Of course, Formula Ford today exists in a very different landscape from the one it enjoyed during its peak years. The absence of a modern national championship is frequently cited as a weakness, and understandably so. Historically, the British Formula Ford Championship served as a globally recognised launchpad for professional careers. Winning it carried enormous prestige and attracted substantial manufacturer and media attention. That unified national platform no longer exists.
However, it would be wrong to conclude that Formula Ford itself has faded into irrelevance. In many respects, the current structure has evolved into something broader and perhaps more sustainable. Championships such as United Formula Ford and the BRSCC’s Super Classic Formula Ford now provide extensive racing opportunities across the country, catering both to ambitious young drivers and to committed long-term competitors.
The grids remain diverse and geographically accessible. Drivers can gain substantial seat time at circuits throughout the UK, without the immense financial burden associated with international junior campaigns. For many families, this, alone, represents a far more realistic and sustainable route into competitive motorsport.
Perhaps most importantly though, Formula Ford still retains two events that continue to command enormous respect within the global racing world, the Formula Ford Festival and the Walter Hayes Trophy. More than simple race meetings, they function as annual celebrations of the category itself, with drivers from the UK, Europe, the Americas, and the Antipodes, converging to compete in knockout-format weekends that place extraordinary emphasis not only on race craft, but adaptability to changing conditions, and pressure management.
The Formula Ford Festival, in particular, carries great historical significance. Victory here still resonates, not only due to an impressive roster of past winners, but also those who didn’t, then, make their mark. The Walter Hayes Trophy, on the other hand, has grown into one of the most prestigious single-category events anywhere in the world, regularly attracting huge grids and intense competition. Both continue to attract media attention, talent scouts and industry professionals, and both remain occasions where standout performances genuinely matter, and where a young driver who excels at either (or both) can still build significant career momentum.

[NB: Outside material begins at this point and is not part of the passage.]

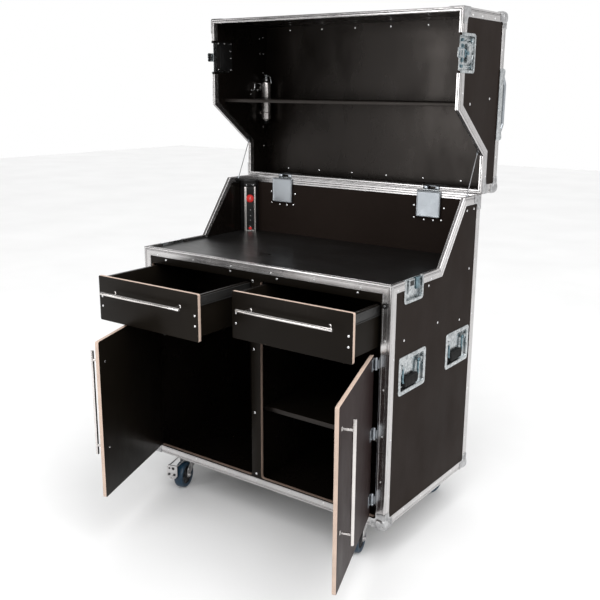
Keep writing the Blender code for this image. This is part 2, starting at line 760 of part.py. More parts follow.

Yet despite all that has been said, the underlying premise that motorsport is dangerous overrides everything as far as Formula Ford is concerned, preventing racers graduating from karts until they are 16 (compared with 14 for Ginetta Junior, and 15 for GB4/British F4). This doesn’t mean that we’re arguing against driver safety as being paramount; it absolutely is, and thankfully, modern technology, and the use of carbon monocoques certainly enhanced this aspect in the main slicks and wings categories, but so too have the much-improved tubular steel chassis designs found on newer Formula Ford cars. This, together with improved materials quality, allied with sensible regulation evolution, has created remarkably strong structures compared to those of old. Of course, open-wheeled racing cars will always be prone to wheel-to-wheel contact (and the jeopardy this can cause), but karting is no different, with racers openly exposed to high-speed and high-danger shunts. Moreover, many closed-wheel categories also rely on tubular chassis and fibreglass/composite material construction, yet do not seem to attract the same level of consternation when the safety question is raised. So, is now the right time for Motorsport UK to review its rules?

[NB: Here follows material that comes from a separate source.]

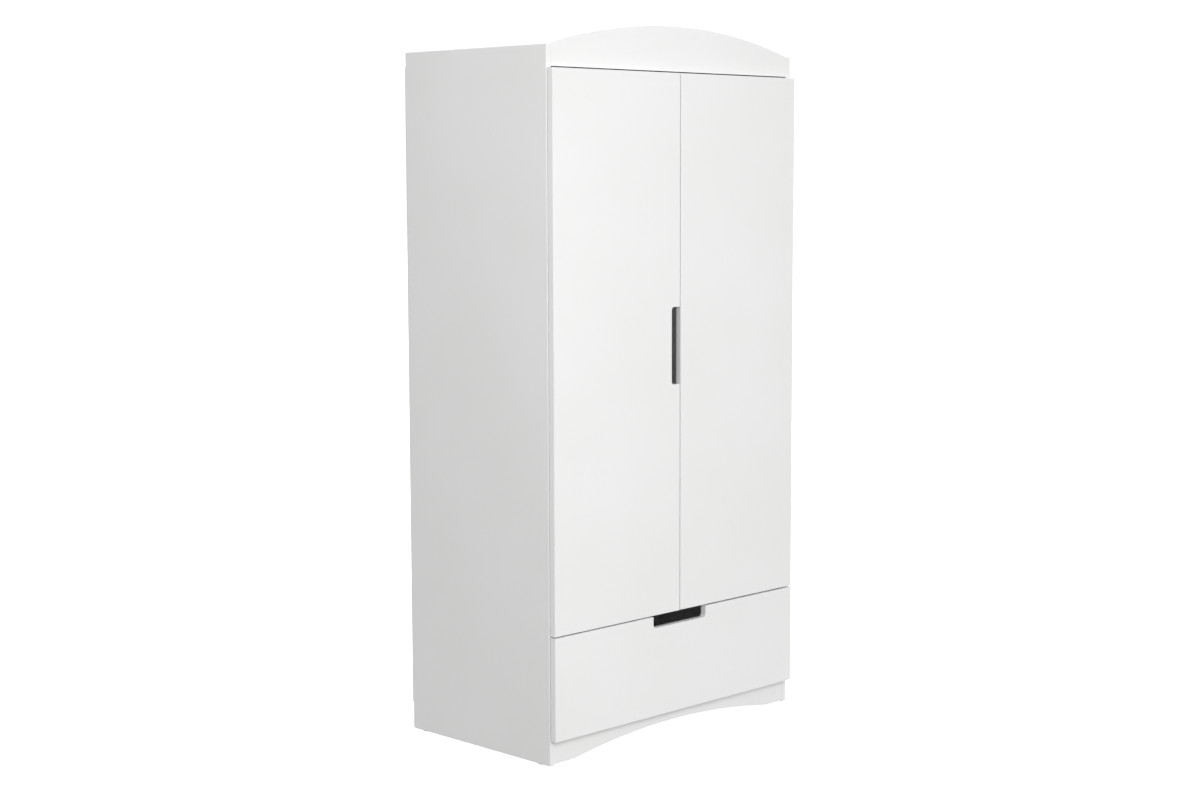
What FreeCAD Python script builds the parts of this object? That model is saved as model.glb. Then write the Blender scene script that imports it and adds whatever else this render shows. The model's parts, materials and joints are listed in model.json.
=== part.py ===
import FreeCAD, Part
import math
import os

import Sketcher

# A free-standing wardrobe: two doors over one full-width drawer, an arched crown board above the doors and
# an arched plinth board below the drawer.  The origin is on the floor under the middle of the wardrobe,
# +X is to the right, +Y to the back and +Z up, so the doors face -Y.  Everything is in millimetres.

DIMENSIONS = {
    # outline
    "width": 1000,                  # over the side panels
    "depth": 600,                   # from the doors' faces to the nail heads in the back
    "side_height": 1950,
    "board": 18,                    # carcass boards
    "door_thickness": 18,           # doors and drawer front
    "door_standoff": 2,             # doors' backs to the carcass front
    "front_gap": 4,                 # gap between neighbouring fronts
    "front_inset": 1,               # fronts' outer edges inside the side panels' faces
    "crown_end_height": 58,
    "crown_rise": 67,
    "base_level": 80,               # underside of the base panel
    "drawer_front_height": 288,
    "drawer_front_drop": 7,         # how far the drawer front hangs below the base panel
    "plinth_recess": 1.5,
    "plinth_lift": 3,               # plinth board's feet above the side panels' feet
    "plinth_arch_half": 408,
    "plinth_arch_rise": 36,
    "plinth_foot_blend": 90,
    "rear_rail_setback": 30,
    # finger notches
    "notch_length": 220,
    "notch_depth": 33,
    "notch_corner": 9,
    "notch_lip": 1.5,
    # back
    "back_thickness": 3,
    "back_seam": 2,
    "strip_flange": 11,
    "strip_gauge": 1,
    "nail_head": 1,
    "nail_head_radius": 3,
    "nail_radius": 0.9,
    "nail_length": 20,
    "nail_pitch": 150,
    # feet
    "glide_height": 3,
    "glide_radius": 8,
    "glide_setback": 45,
    "glide_pin_radius": 1.5,
    "glide_pin_length": 14,
    # inside
    "shelf_drop": 295,              # crown's underside to the shelf pins
    "shelf_setback": 20,
    "shelf_end_clearance": 1.5,
    "pin_pitch": 32,
    "pin_setback": 55,
    "pin_radius": 2.5,
    "pin_length": 8,
    "pin_collar_radius": 4.5,
    "pin_collar": 1,
    "rail_drop": 58,                # shelf pins to the rail's axis
    "rail_radius": 12.5,
    "rail_wall": 1.2,
    "flange_radius": 24,
    "flange_plate": 3,
    "flange_socket": 14,
    "flange_wall": 2.3,
    # fastenings
    "slack": 0.1,                   # round a fastener in its hole
    "hole_extra": 0.5,              # a blind hole's depth past its fastener
    "cam_radius": 7.5,
    "cam_height": 12.5,
    "cam_distance": 24,
    "bolt_radius": 3.4,
    "bolt_thread_radius": 2.9,
    "bolt_thread": 11,
    "bolt_head_radius": 2,
    "dowel_radius": 4,
    "dowel_length": 30,
    "dowel_in_side": 12,
    "joint_setback": 60,            # cam joints from a panel's front and rear edges
    "joint_pitch": 32,              # cam to its dowel
    "crown_cam_drop": 16,           # from the crown board's ends' height
    "crown_dowel_rise": 14,
    "plinth_cam_drop": 18,          # below the base panel
    "plinth_dowel_rise": 16,
    "screw_radius": 1.8,
    "screw_head_radius": 3.6,
    "screw_head": 1.2,
    "screw_grip": 13,               # a screw's length in the board that it holds to
    # hinges, seen from above: u from the side panel's face inwards, v from the carcass front backwards
    "hinge_end": 100,               # outer hinges from the door's ends
    "pivot_inset": 6,               # the door's turning axis from its edge and from its back
    "pivot_depth": 10,
    "cup_radius": 17.5,
    "cup_depth": 13,
    "cup_wall": 1,
    "cup_rim": 1,
    "cup_edge": 3,                  # cup to the door's edge
    "cup_ear_half": 31,
    "cup_screw_half": 24,
    "cup_screw_offset": 9.5,
    "cup_ear_margin": 6,
    "plate_setback": 37,
    "plate_gauge": 2.5,
    "plate_wing_half": 26,
    "plate_wing_width": 14,
    "plate_rib_lead": 14,           # rib's front end behind the arm's
    "plate_rib_tail": 2,
    "plate_rib": 7.5,
    "plate_rib_half": 4,
    "plate_screw_half": 16,
    "arm_half": 6,
    "arm_gauge": 1.2,
    "arm_height": 14.5,
    "arm_rear": 60,
    "arm_front": 4,
    "arm_screw_fore": 11,           # arm's screws before and behind the plate's
    "arm_screw_aft": 13,
    "arm_screw_relief": 3,
    "arm_pivot_u": 34,
    "arm_pivot_v": -1,
    "arm_eye_radius": 2.5,
    "hinge_pin_radius": 1.2,
    "link_half": 3.6,
    "link_gauge": 1.6,
    "link_end_u": 10,
    "link_end_v": -7,
    "link_eye_radius": 2.3,
    # bumpers
    "bumper_radius": 4,
    "bumper_height": 1.7,
    "bumper_inset": 24,
    "bumper_edge": 3,
    # drawer box and its runners
    "runner_gap": 12.7,             # side panel to drawer side
    "runner_setback": 3,
    "runner_length": 500,
    "runner_gauge": 1.2,
    "runner_rise": 70,              # runner's axis above the drawer box's underside
    "runner_fixing": 37,            # end screws from the runner's ends
    "outer_half": 22.5,
    "outer_reach": 9.5,
    "middle_half": 17.2,
    "middle_start": 3,
    "middle_reach": 11,
    "inner_half": 11.7,
    "inner_start": 5.4,
    "cage_gauge": 0.5,
    "cage_length": 240,
    "cage_reach": 9.2,
    "outer_cage_start": 1.8,
    "inner_cage_start": 4.55,
    "ball_clearance": 0.2,
    "ball_pitch": 40,
    "drawer_clearance": 14,         # base panel to the drawer box
    "drawer_board": 15,
    "drawer_height": 180,
    "drawer_length": 500,
    "drawer_bottom_rise": 10,
    "drawer_bottom_gauge": 3,
    "groove_depth": 6,
    "groove_slack": 0.2,
    "drawer_fixing": 32,            # fastenings from the drawer sides' edges
    "corner_screw_grip": 25,
    # wall brackets
    "bracket_spacing": 600,
    "bracket_width": 20,
    "bracket_leg": 40,
    "bracket_gauge": 2,
    "bracket_hole_radius": 3,
    "bracket_hole_rise": 25,
    "bracket_screw_setback": 12,
}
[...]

Ray Racing Cars, one of the stalwarts of Formula Ford, has conducted feasibility tests on incorporating a halo-type device into their new cars to alleviate cockpit intrusion by flying debris, as well as the possibility of making retrofitted kits for older generation cars. Whether such a change in regulation would be embraced by purists is debatable, but you only need to travel back to 2021 when the previous halo critic, Lewis Hamilton, admitted the device saved him following his crash with Max Verstappen at Monza.

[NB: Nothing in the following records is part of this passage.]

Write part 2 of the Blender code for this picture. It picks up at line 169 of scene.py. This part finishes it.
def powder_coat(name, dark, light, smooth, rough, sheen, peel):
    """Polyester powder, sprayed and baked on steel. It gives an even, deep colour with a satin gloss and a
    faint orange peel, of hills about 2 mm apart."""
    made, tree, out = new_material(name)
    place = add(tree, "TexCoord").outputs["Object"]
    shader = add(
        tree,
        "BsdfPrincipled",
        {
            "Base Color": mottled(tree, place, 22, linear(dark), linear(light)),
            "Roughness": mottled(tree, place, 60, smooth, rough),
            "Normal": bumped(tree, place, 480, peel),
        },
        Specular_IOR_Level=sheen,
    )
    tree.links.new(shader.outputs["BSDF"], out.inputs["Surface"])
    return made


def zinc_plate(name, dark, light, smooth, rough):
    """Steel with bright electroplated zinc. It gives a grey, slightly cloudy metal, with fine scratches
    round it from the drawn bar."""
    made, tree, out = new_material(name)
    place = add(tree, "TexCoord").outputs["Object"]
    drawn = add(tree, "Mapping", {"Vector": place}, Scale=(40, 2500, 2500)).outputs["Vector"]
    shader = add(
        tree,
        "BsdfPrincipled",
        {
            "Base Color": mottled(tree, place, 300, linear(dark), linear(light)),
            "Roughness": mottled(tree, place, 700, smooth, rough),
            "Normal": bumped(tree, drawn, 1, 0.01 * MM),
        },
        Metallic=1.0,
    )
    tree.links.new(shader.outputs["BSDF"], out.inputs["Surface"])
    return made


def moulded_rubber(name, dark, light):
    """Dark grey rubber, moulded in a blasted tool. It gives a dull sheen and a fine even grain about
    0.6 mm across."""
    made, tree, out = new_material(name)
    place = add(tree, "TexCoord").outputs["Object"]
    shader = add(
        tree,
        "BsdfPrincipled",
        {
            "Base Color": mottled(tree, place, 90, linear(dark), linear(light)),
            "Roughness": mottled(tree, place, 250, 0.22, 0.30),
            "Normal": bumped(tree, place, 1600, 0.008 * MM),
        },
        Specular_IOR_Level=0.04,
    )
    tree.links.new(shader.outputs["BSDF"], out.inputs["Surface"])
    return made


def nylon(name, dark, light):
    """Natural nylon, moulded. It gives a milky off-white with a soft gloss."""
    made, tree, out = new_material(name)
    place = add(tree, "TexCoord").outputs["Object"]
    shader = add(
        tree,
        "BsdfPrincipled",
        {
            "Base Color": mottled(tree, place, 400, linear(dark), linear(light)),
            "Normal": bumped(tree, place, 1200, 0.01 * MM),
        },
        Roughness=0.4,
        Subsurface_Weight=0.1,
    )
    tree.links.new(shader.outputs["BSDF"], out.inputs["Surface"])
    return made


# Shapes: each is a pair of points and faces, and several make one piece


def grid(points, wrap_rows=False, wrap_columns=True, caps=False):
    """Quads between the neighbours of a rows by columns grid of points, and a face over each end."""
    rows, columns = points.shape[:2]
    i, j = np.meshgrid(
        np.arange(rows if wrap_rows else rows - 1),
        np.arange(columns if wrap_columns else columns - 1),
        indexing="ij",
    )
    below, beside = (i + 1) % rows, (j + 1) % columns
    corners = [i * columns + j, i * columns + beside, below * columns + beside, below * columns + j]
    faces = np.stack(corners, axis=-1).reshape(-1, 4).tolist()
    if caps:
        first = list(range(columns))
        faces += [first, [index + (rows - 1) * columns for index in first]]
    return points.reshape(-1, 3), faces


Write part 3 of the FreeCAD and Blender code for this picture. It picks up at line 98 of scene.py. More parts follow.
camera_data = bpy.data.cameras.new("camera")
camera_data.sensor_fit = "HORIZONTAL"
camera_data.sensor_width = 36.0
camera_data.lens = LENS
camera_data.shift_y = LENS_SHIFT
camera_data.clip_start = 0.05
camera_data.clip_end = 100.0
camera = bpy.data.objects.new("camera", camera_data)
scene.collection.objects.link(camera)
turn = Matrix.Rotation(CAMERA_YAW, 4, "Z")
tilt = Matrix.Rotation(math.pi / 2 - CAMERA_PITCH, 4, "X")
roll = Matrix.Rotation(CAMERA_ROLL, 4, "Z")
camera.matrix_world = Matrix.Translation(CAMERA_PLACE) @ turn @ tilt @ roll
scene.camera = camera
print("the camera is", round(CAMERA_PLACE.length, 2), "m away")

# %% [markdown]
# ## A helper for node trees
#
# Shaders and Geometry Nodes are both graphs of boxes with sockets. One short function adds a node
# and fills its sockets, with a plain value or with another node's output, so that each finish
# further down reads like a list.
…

The UK, the birthplace of Formula Ford, has been a key stepping stone for young drivers for decades. Yet with professional career paths now being established at an ever earlier age, the gap between the ages of 15-16 has widened. What Formula Ford still could offer is an enduring pathway for parents of young racers who cannot justify the vastly more costly junior formula routes. When some 16-year-olds in F4 already have two seasons of car racing behind them, what is needed, more than ever, is a levelling of the playing field. Certainly, authorities in New Zealand (another strong home to Formula Ford racing) have recognised this; Motorsport New Zealand, partnered with Rodin, offering structured licence programmes to 14-15-year-olds. A similar approach here in the UK, incorporating the significant safety improvements (as already mentioned), should mitigate the reasons for not lowering the age of competing in FF1600. What we would then have is a platform that would allow drivers to develop their single-seater racing car skills, with few limitations, other than time and reasonable costs. This is the ‘real’ world of motor racing. However, there is also the virtual world to consider too. But here again, training in a Formula Ford on the sim is becoming an ever more popular way to learn circuits and hone skills. Nevertheless, the raw feel of going three or even four abreast into Paddock Hill Bend or Copse cannot be understated. Neither can the return to the garage and a change of springs, anti-roll bar, or gear ratios. Only a very few drivers, worldwide, from all categories, will ever make a successful career in Formula 1, but the knowledge and skills learned from racing in Formula Ford, where set-up and handling development are key, often lead to drivers excelling in other areas.
Modern motorsport increasingly risks becoming over-structured and over-specialised, with too many young drivers being rapidly channelled into highly technical formulas that reward engineering optimisation as much as raw driving skill. Formula Ford offers something refreshingly different. It strips racing back to its essentials. The category teaches drivers how to think, how to race and how to feel what a car is doing beneath them. It rewards bravery, intelligence and consistency, rather than merely budget. Its grids combine youth with experience in ways that genuinely accelerate learning. And despite the changing motorsport landscape, it still produces some of the closest and most authentic racing available.
Formula Ford may no longer dominate the headlines as it once did, but its importance has not diminished. If anything, in today’s increasingly expensive and technologically complex junior racing environment, its values may actually be more relevant now than ever before.